When you design websites for the low-bandwidth environment in Africa, you come across uncommon constraints.  As more  Africans are able to connect to the web, the inequality in bandwidth reception among users is becoming extremely clear.

A “rule” of low-bandwidth development is that images must load  within 10 seconds!
(I know most if us could cook dinner and pick up kids from school in that amount of time)  So all page loading speeds are determined by the size of the elements and the size of external files it references (ie: css, JavaScript, images and multi-media).

Here are a couple sites we just completed for this market segment.

Here are some  basic rules of low-bandwidth development & design.

No page should be larger than 25k
Perhaps the most important item..build your pages to load within 10 seconds over 25 kbps connections, which means 25kB is the maximum page size.

Good structure
Give users a really simple navigation menu.
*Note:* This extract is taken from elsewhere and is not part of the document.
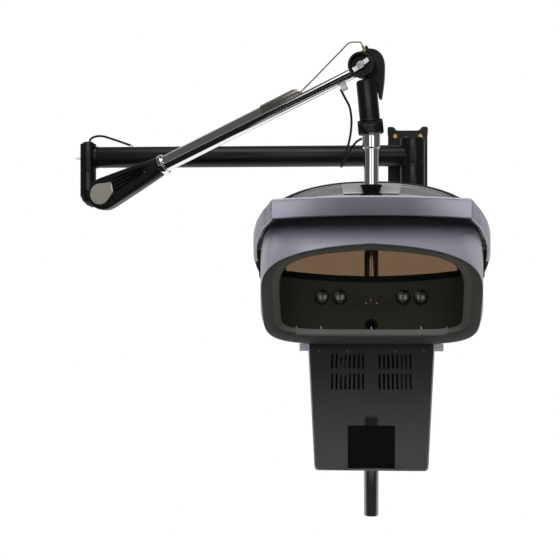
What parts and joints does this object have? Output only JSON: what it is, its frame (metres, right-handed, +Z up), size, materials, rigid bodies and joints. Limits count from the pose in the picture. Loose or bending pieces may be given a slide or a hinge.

Simple colors. Simple fluidity. You’ll find that  you’re actually reaching into the core of your web design zen when doing so  .  Don’t use tables for layout and place the main navigation items at the top of each page so they’ll  load and display first.

Reduce Images Of Course
Yes, good design is possible without tons of images. Always use the style sheets to build layouts and roll-overs for instance.  Also make sure your site is usable if images are turned off in the browser. Condense ( http://www.smushit.com/ysmush.it/ )   all your images for optimum performance.

Make the site Cache-able
Browsers should be able to keep a local copy of the  ”cached” website.

You have to avoid PDFs
Or if you must have it  optimised by using vector-based graphics.